一分鐘的時間既短暫又漫長。啟蓋,茶煙裊娜,清幽的板栗香,悠悠然地飄散在空氣中,伴隨著呼吸的翕動沁入心脾。這種氣息,就像是徜徉在蜿蜒的竹林小徑、嗅聞雨后新泥一般的疏談寧靜。端起蓋碗中,一股碧流傾瀉直入瓷盞。濺起一顆顆晶瑩剔透的水珠,盞上冉冉升起的氤氳薄霧,蕩滌盡了塵慮,牽引來了禪思。一枚芥子般的芽葉任運自然地漂浮在盞心,含翠帶潤的茶湯中倒映著萬里晴空,掛著露珠的蕨草上折射著燦爛驕陽。安詳澄止。同盞沿的那兩枚青花細葉相映成趣。一葉一菩提,大千世界無盡藏。
輕啜一口,并用舌頭來回攪動著,茶湯在舌尖上跳躍,清鮮醇和的滋味逐漸滲透,一點點地咽入喉中,旋即回甘。口舌生津。如醍醐灌頂。再嗅碗蓋,清香持久。絲絲縷縷,香風撲面,從鼻一直洇潤到內心深處。

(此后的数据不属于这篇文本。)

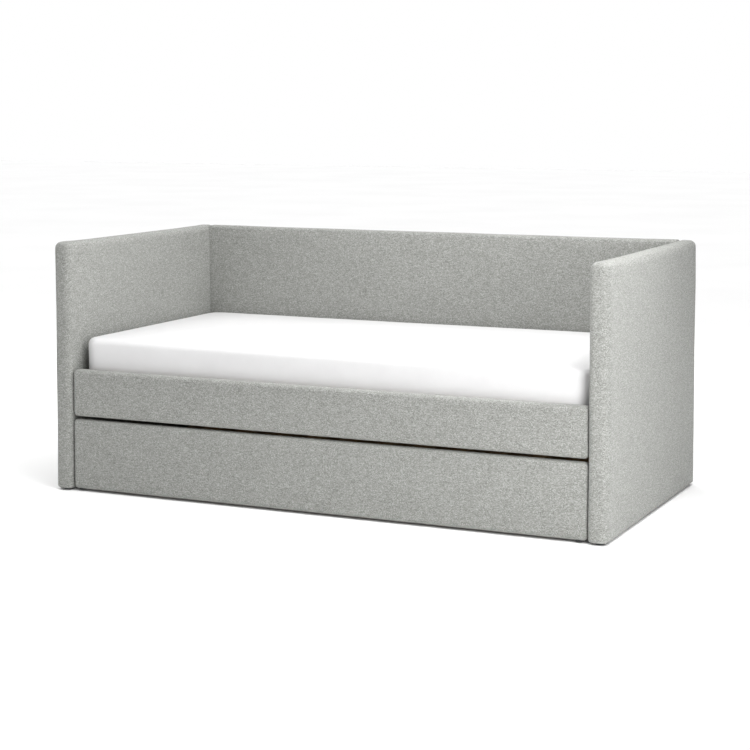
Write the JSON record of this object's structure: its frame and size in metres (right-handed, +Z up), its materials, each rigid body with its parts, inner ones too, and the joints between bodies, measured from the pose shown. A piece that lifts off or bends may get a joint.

又飲過二三盞,濁氣與煩悶早已蕩然無存,本自具足的自性隨之浮現。嘈雜的世界仿佛一下子變得靜寂,思緒也天馬行空地馳騁起來,物我兩忘。茶味漸淡漸輕,淡如流云,輕如春風,淡泊了心懷;禪心漸明漸澈,明如皓月,澈如寒潭。復蘇的芽葉,依舊青翠欲滴,柔軟嫩勻的身形,逍遙容與地“躺”在盞中,圓融無礙,它在一片清芬甘洌中進入了下—個輪回。
安心生軟草,醍醐引春泉。一道徑山茶,一次心與茶的禪機交鋒。心塵凈盡,澄澈空明。屋外,聽陽一片,清風徐徐。馨悅非常。此番境界正是:
春有百花秋有月,夏有涼風冬有雪。
若無閑事掛心頭,便是人間好時節。